California stands to receive significant federal support for the California Fostering Connections to Success Act, Bass said.

“This will help us give foster youth the education and opportunities they need to help California contribute to a national economic recovery,” Bass said. “With Bipartisan support, I’m hopeful we can move this bill to the Governor’s desk and create that opportunity. Our foster youth–and these are our kids–have been down difficult roads toward adulthood and they deserve every chance to succeed.”

Oglesby said that African American children may remain in the foster system longer because of institutional racism. He noted that most social workers are not African Americans, and they may be working from flawed assumptions about Black culture.

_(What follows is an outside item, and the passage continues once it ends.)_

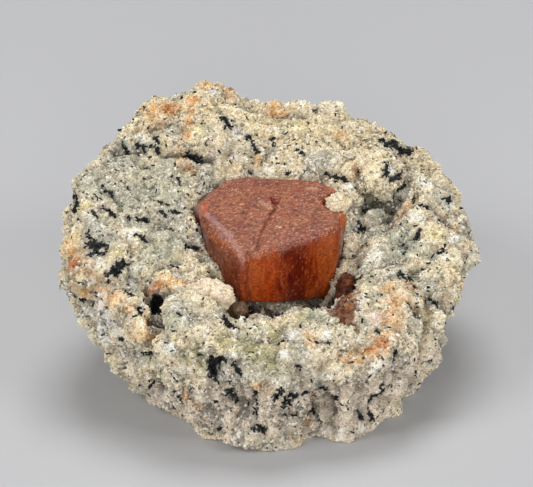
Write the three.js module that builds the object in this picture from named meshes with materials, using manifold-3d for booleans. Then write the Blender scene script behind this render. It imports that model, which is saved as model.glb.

“The number one drug abuser or criminal (profile) is not that of an African American,” he said. “But it’s more likely that an African American (child) will be taken from his home. Places like Compton or South Central get reputations,” that may not be fully warranted, Ogelsby said. “We have social workers who are even afraid to come to Inglewood.” Some social workers may have a misguided perception that they are removing African American children from war zones, he said.

“There’s still institutional racism. People don’t know that the number one consumer of drugs is a White male between (the ages of) 18-29,” Ogelsby said. Oglesby’s non-profit agency works to dispel some of those myths about African Americans and increase the participation of Blacks parents in foster care and adoption.

“We were asked (by the state) to form an agency that would recruit and retain African American families. So, (foster children) would have the option of being placed with African American families.”

In a proclamation last month, President Barack Obama said, “children and youth in foster care deserve the same happiness and joy every child should experience through family life and a safe, loving home.”